* DIRECTIONS
Repeat the material exactly, leaving nothing out.

* AVAILABLE DATA
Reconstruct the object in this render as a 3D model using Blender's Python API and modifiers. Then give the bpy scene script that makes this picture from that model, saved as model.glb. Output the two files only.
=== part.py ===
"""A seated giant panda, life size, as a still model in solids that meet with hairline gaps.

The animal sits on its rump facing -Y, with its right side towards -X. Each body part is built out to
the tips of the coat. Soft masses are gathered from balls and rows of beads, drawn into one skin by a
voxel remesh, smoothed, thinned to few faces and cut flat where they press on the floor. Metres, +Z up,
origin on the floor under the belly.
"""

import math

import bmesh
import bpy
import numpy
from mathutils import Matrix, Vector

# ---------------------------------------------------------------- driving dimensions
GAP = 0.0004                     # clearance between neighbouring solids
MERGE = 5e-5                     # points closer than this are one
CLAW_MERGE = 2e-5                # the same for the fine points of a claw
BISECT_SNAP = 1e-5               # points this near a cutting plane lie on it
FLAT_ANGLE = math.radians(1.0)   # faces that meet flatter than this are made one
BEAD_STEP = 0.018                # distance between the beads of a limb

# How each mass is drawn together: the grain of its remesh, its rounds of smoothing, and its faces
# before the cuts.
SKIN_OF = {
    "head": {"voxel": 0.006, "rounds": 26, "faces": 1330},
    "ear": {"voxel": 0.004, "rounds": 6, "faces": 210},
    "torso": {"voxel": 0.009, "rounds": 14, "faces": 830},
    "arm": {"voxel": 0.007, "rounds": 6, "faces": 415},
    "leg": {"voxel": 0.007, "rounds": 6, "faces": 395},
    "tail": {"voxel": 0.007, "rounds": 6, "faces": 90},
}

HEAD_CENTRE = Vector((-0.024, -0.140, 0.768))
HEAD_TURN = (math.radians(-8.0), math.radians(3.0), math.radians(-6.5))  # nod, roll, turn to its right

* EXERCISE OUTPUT
Reconstruct the object in this render as a 3D model using Blender's Python API and modifiers. Then give the bpy scene script that makes this picture from that model, saved as model.glb. Output the two files only.
=== part.py ===
"""A seated giant panda, life size, as a still model in solids that meet with hairline gaps.

The animal sits on its rump facing -Y, with its right side towards -X. Each body part is built out to
the tips of the coat. Soft masses are gathered from balls and rows of beads, drawn into one skin by a
voxel remesh, smoothed, thinned to few faces and cut flat where they press on the floor. Metres, +Z up,
origin on the floor under the belly.
"""

import math

import bmesh
import bpy
import numpy
from mathutils import Matrix, Vector

# ---------------------------------------------------------------- driving dimensions
GAP = 0.0004                     # clearance between neighbouring solids
MERGE = 5e-5                     # points closer than this are one
CLAW_MERGE = 2e-5                # the same for the fine points of a claw
BISECT_SNAP = 1e-5               # points this near a cutting plane lie on it
FLAT_ANGLE = math.radians(1.0)   # faces that meet flatter than this are made one
BEAD_STEP = 0.018                # distance between the beads of a limb

# How each mass is drawn together: the grain of its remesh, its rounds of smoothing, and its faces
# before the cuts.
SKIN_OF = {
    "head": {"voxel": 0.006, "rounds": 26, "faces": 1330},
    "ear": {"voxel": 0.004, "rounds": 6, "faces": 210},
    "torso": {"voxel": 0.009, "rounds": 14, "faces": 830},
    "arm": {"voxel": 0.007, "rounds": 6, "faces": 415},
    "leg": {"voxel": 0.007, "rounds": 6, "faces": 395},
    "tail": {"voxel": 0.007, "rounds": 6, "faces": 90},
}

HEAD_CENTRE = Vector((-0.024, -0.140, 0.768))
HEAD_TURN = (math.radians(-8.0), math.radians(3.0), math.radians(-6.5))  # nod, roll, turn to its right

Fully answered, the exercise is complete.